> **WHAT YOU HAVE TO DO**
Write out the material below again, unchanged.

> **EXTRACTED DATA**
— START —
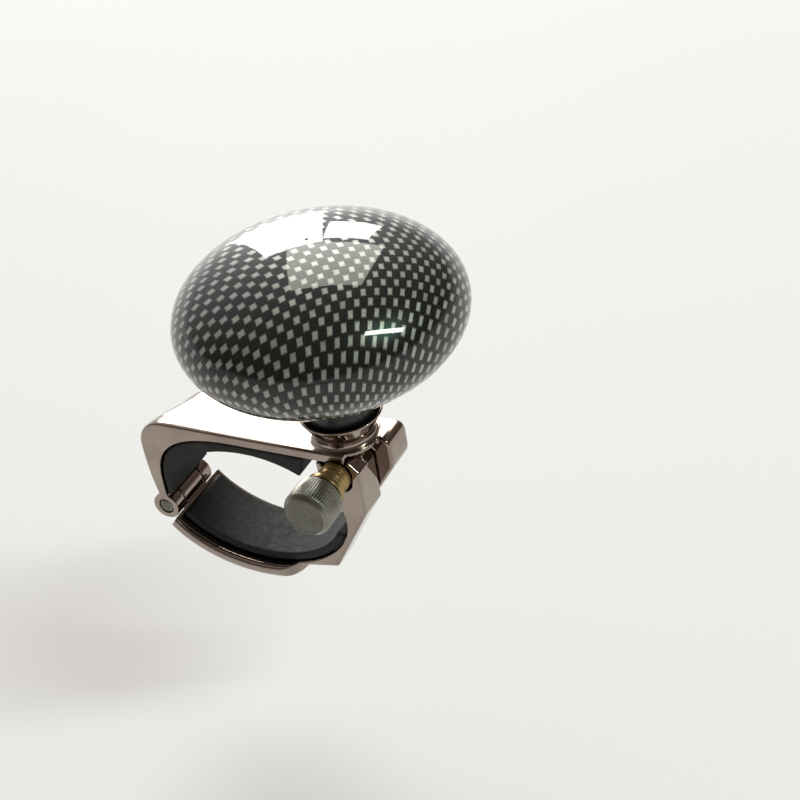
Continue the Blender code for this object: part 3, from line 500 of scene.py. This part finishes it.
def along_screw(y):
    """Turn a piece made about +Z to point along -Y, on the thumb screw's axis."""
    return Matrix.Translation((SCREW_X, y, SCREW_Z)) @ TO_MINUS_Y


def knob_curve(radius, half_height, start, end, steps):
    """Points (r, z) of the knob's oval, the angle measured up from its underside."""
    points = []
    for i in range(steps + 1):
        angle = math.radians(start + (end - start) * i / steps)
        points.append((radius * math.sin(angle), KNOB_CENTRE - half_height * math.cos(angle)))
    return points


def dome():
    """Printed shell of the knob, down to its seam."""
    inner_radius = KNOB_RADIUS - KNOB_WALL
    inner_height = KNOB_HALF_HEIGHT - KNOB_WALL
    seam = math.degrees(math.asin(SEAM_RADIUS / KNOB_RADIUS))
    inner_seam = math.degrees(math.asin(SEAM_RADIUS / inner_radius))
    profile = knob_curve(DOME_RADIUS, KNOB_HALF_HEIGHT, seam, 180, steps=110)
    profile += knob_curve(inner_radius, inner_height, 180, inner_seam, steps=30)[1:]
    skin = lathe(profile, segments=256, closed=True)
    piece(skin, "printed_dome", "knob_dome", "knob", ON_SPINDLE, smooth_angle=50)


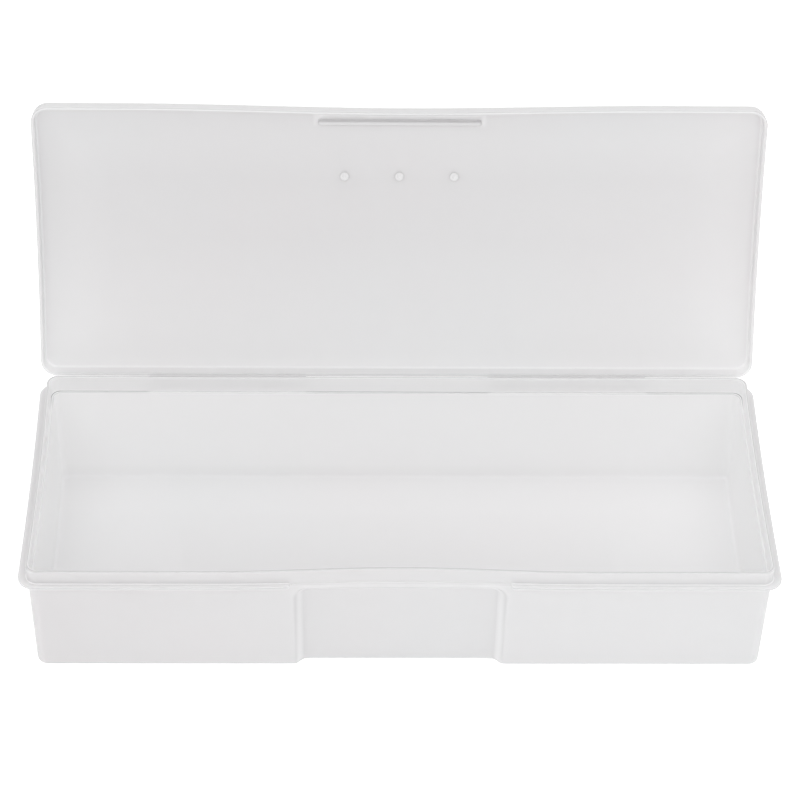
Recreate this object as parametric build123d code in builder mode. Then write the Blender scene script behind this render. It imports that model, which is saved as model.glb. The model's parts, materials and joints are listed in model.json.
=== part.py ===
"""Long one-piece polypropylene case with a living-hinged lid, standing open.

The origin is the centre of the underside. +X runs along the case, +Y runs from
the front to the hinge and +Z is up. The lid is built about the hinge axis in its
own plane, laid out as it lies when closed, and the plane is tilted back.
"""

import os
from math import cos, radians, sin, sqrt

from build123d import *

# Case
LENGTH = 195.2
DEPTH = 75.8
FLANGE_TOP = 32.9
FLANGE_THICKNESS = 0.85
CORNER_RADIUS = 4.3
SIDE_BOW = 0.45

# Walls of the tray, measured in from the edge of the flange
WALL = 1.2
SIDE_INSET_TOP = 2.5
FRONT_INSET_TOP = 1.5
INSET_AT_FLOOR = 2.7
WALL_CORNER_RADIUS = 3.8
FLOOR_EDGE_RADIUS = 1.6
CAVITY_CORNER_RADIUS = 2.8
CAVITY_EDGE_RADIUS = 1.0

# Raised rim that the lid closes over; inside it is thinner than the wall, down to a narrow ledge
RIM_HEIGHT = 4.2
RIM_WALL = 0.9
RIM_SIDE_INSET = 2.2
RIM_FRONT_INSET = 1.25
RIM_CORNER_RADIUS = 3.6
RIM_INNER_RADIUS = 2.7
LEDGE_DROP = 0.8

# The thin front wall is drawn inward around its middle
FRONT_BOW_HALF = 49.0
FRONT_BOW_AT_FLANGE = 0.9
FRONT_BOW_AT_RIM = 1.5

# Finger recess in the front wall, with sides and top sloping at 45 degrees
RECESS_HALF = 26.9
RECESS_DEPTH = 1.95
RECESS_TOP = FLANGE_TOP - 2.9
RECESS_CORNER_RADIUS = 5.0
RECESS_LEAD = 1.5
NOTCH_HALF = 28.1
NOTCH_DEPTH = 4.0
NOTCH_END_RADIUS = 1.2

# Lid
LID_OPEN_ANGLE = 110.5
SKIRT_HEIGHT = 4.2
SKIRT = 0.85
SKIRT_CLEARANCE = 0.1
PANEL = 1.0
PANEL_EDGE_RADIUS = 0.8
LID_INNER_EDGE_RADIUS = 0.4
LID_BOW = 1.0
LID_BOW_HALF = 72.0
GATE_SPACING = 14.7
GATE_RADIUS = 1.15
GATE_HEIGHT = 0.3
GATE_FROM_AXIS = 57.4

# Ridge that snaps in behind the front rim
RIDGE_HALF = 21.7
RIDGE_WIDTH = 1.5
RIDGE_HEIGHT = 1.5
RIDGE_FROM_AXIS = 72.5
RIDGE_EDGE_RADIUS = 0.5

# Living hinge: two thin straps
STRAP_THICKNESS = 0.4
STRAP_INNER = 25.0
STRAP_OUTER = 68.0

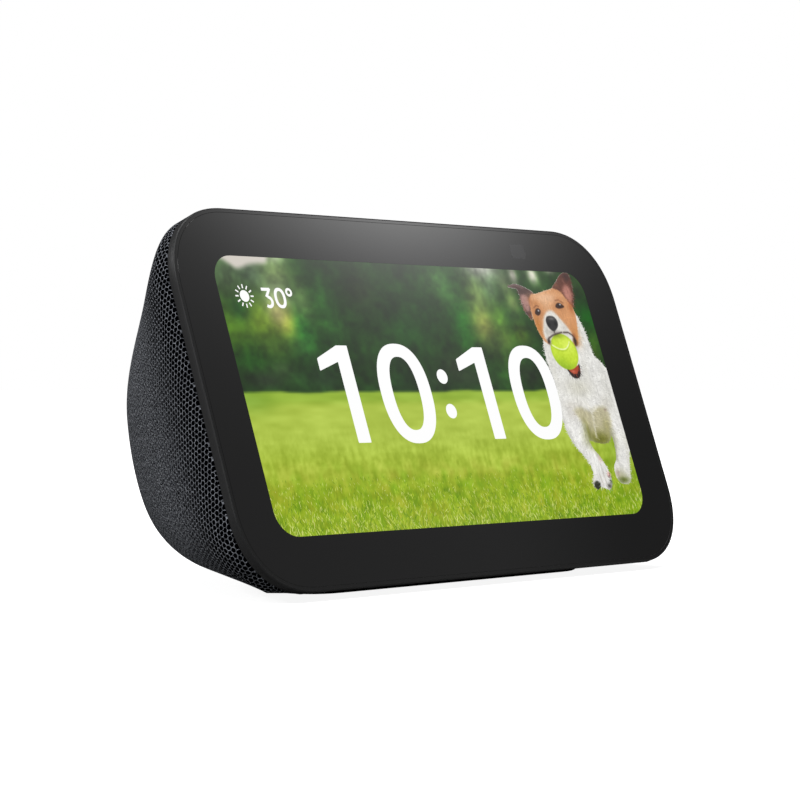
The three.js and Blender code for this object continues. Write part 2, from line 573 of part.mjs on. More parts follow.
— END —
> **SOLUTION**
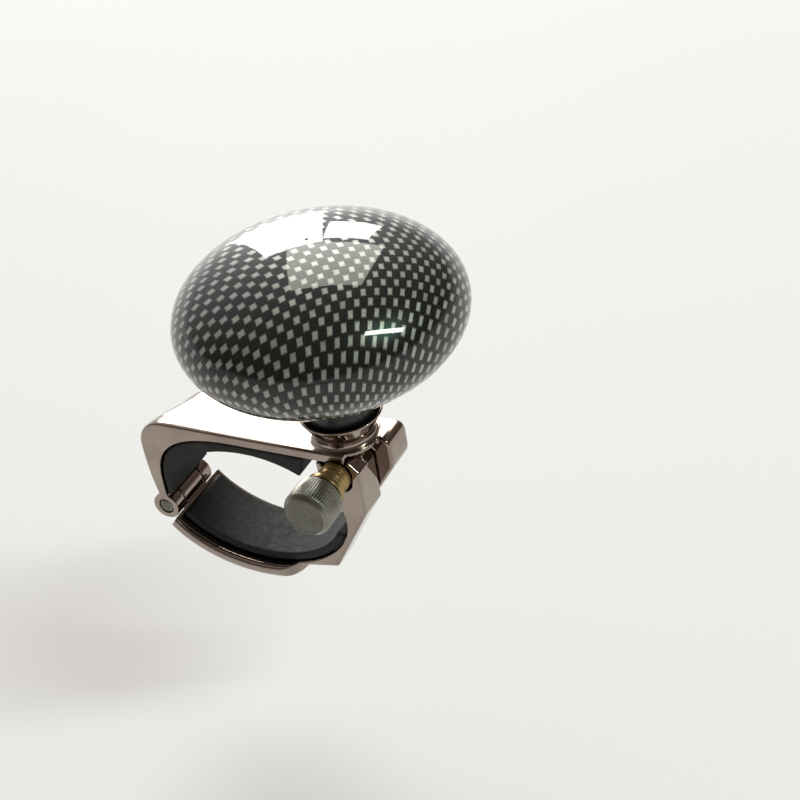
Continue the Blender code for this object: part 3, from line 500 of scene.py. This part finishes it.
def along_screw(y):
    """Turn a piece made about +Z to point along -Y, on the thumb screw's axis."""
    return Matrix.Translation((SCREW_X, y, SCREW_Z)) @ TO_MINUS_Y


def knob_curve(radius, half_height, start, end, steps):
    """Points (r, z) of the knob's oval, the angle measured up from its underside."""
    points = []
    for i in range(steps + 1):
        angle = math.radians(start + (end - start) * i / steps)
        points.append((radius * math.sin(angle), KNOB_CENTRE - half_height * math.cos(angle)))
    return points


def dome():
    """Printed shell of the knob, down to its seam."""
    inner_radius = KNOB_RADIUS - KNOB_WALL
    inner_height = KNOB_HALF_HEIGHT - KNOB_WALL
    seam = math.degrees(math.asin(SEAM_RADIUS / KNOB_RADIUS))
    inner_seam = math.degrees(math.asin(SEAM_RADIUS / inner_radius))
    profile = knob_curve(DOME_RADIUS, KNOB_HALF_HEIGHT, seam, 180, steps=110)
    profile += knob_curve(inner_radius, inner_height, 180, inner_seam, steps=30)[1:]
    skin = lathe(profile, segments=256, closed=True)
    piece(skin, "printed_dome", "knob_dome", "knob", ON_SPINDLE, smooth_angle=50)


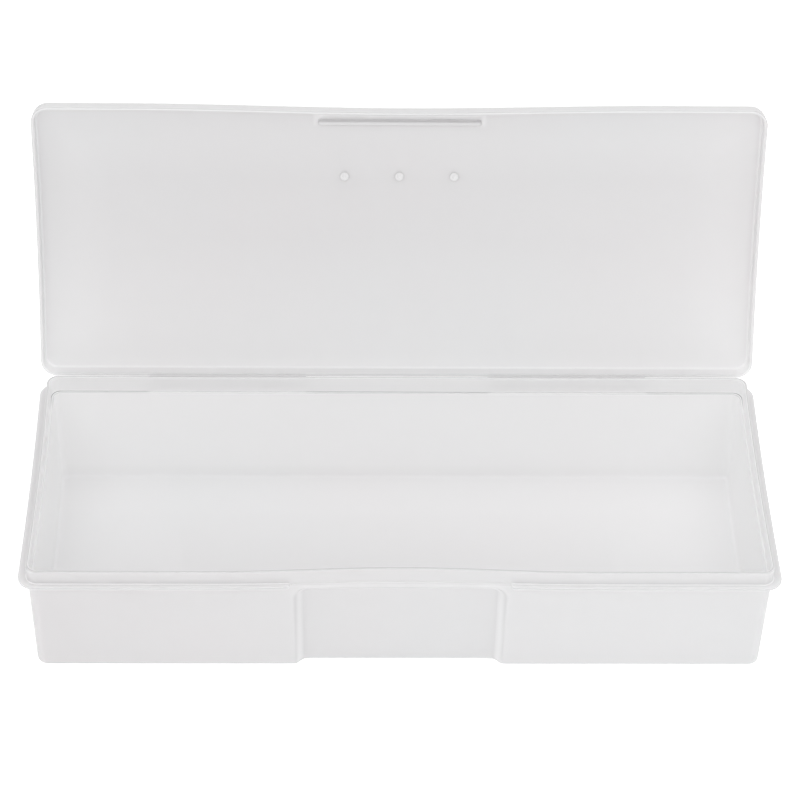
Recreate this object as parametric build123d code in builder mode. Then write the Blender scene script behind this render. It imports that model, which is saved as model.glb. The model's parts, materials and joints are listed in model.json.
=== part.py ===
"""Long one-piece polypropylene case with a living-hinged lid, standing open.

The origin is the centre of the underside. +X runs along the case, +Y runs from
the front to the hinge and +Z is up. The lid is built about the hinge axis in its
own plane, laid out as it lies when closed, and the plane is tilted back.
"""

import os
from math import cos, radians, sin, sqrt

from build123d import *

# Case
LENGTH = 195.2
DEPTH = 75.8
FLANGE_TOP = 32.9
FLANGE_THICKNESS = 0.85
CORNER_RADIUS = 4.3
SIDE_BOW = 0.45

# Walls of the tray, measured in from the edge of the flange
WALL = 1.2
SIDE_INSET_TOP = 2.5
FRONT_INSET_TOP = 1.5
INSET_AT_FLOOR = 2.7
WALL_CORNER_RADIUS = 3.8
FLOOR_EDGE_RADIUS = 1.6
CAVITY_CORNER_RADIUS = 2.8
CAVITY_EDGE_RADIUS = 1.0

# Raised rim that the lid closes over; inside it is thinner than the wall, down to a narrow ledge
RIM_HEIGHT = 4.2
RIM_WALL = 0.9
RIM_SIDE_INSET = 2.2
RIM_FRONT_INSET = 1.25
RIM_CORNER_RADIUS = 3.6
RIM_INNER_RADIUS = 2.7
LEDGE_DROP = 0.8

# The thin front wall is drawn inward around its middle
FRONT_BOW_HALF = 49.0
FRONT_BOW_AT_FLANGE = 0.9
FRONT_BOW_AT_RIM = 1.5

# Finger recess in the front wall, with sides and top sloping at 45 degrees
RECESS_HALF = 26.9
RECESS_DEPTH = 1.95
RECESS_TOP = FLANGE_TOP - 2.9
RECESS_CORNER_RADIUS = 5.0
RECESS_LEAD = 1.5
NOTCH_HALF = 28.1
NOTCH_DEPTH = 4.0
NOTCH_END_RADIUS = 1.2

# Lid
LID_OPEN_ANGLE = 110.5
SKIRT_HEIGHT = 4.2
SKIRT = 0.85
SKIRT_CLEARANCE = 0.1
PANEL = 1.0
PANEL_EDGE_RADIUS = 0.8
LID_INNER_EDGE_RADIUS = 0.4
LID_BOW = 1.0
LID_BOW_HALF = 72.0
GATE_SPACING = 14.7
GATE_RADIUS = 1.15
GATE_HEIGHT = 0.3
GATE_FROM_AXIS = 57.4

# Ridge that snaps in behind the front rim
RIDGE_HALF = 21.7
RIDGE_WIDTH = 1.5
RIDGE_HEIGHT = 1.5
RIDGE_FROM_AXIS = 72.5
RIDGE_EDGE_RADIUS = 0.5

# Living hinge: two thin straps
STRAP_THICKNESS = 0.4
STRAP_INNER = 25.0
STRAP_OUTER = 68.0

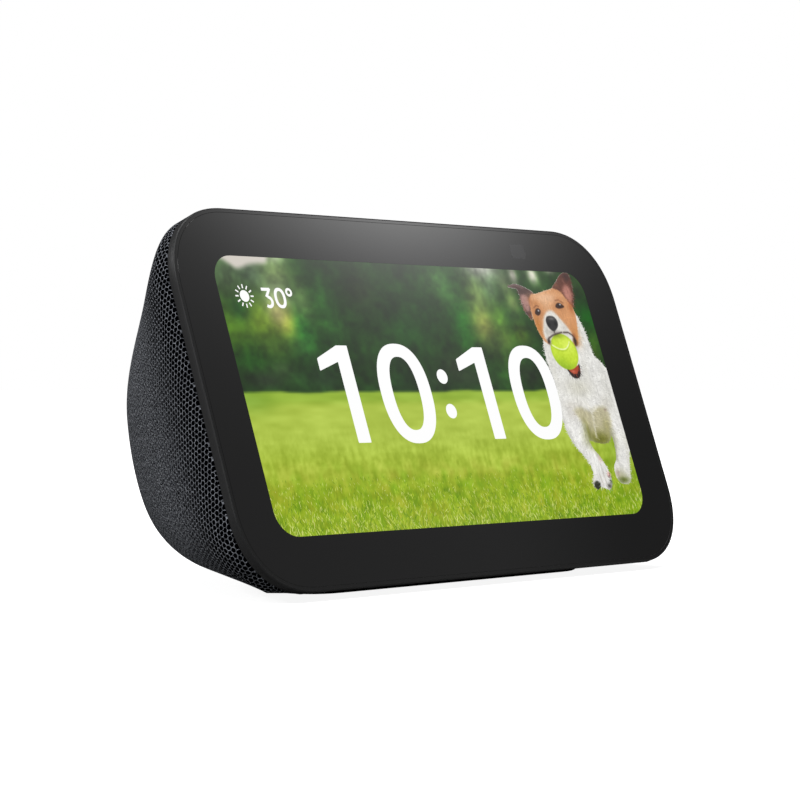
The three.js and Blender code for this object continues. Write part 2, from line 573 of part.mjs on. More parts follow.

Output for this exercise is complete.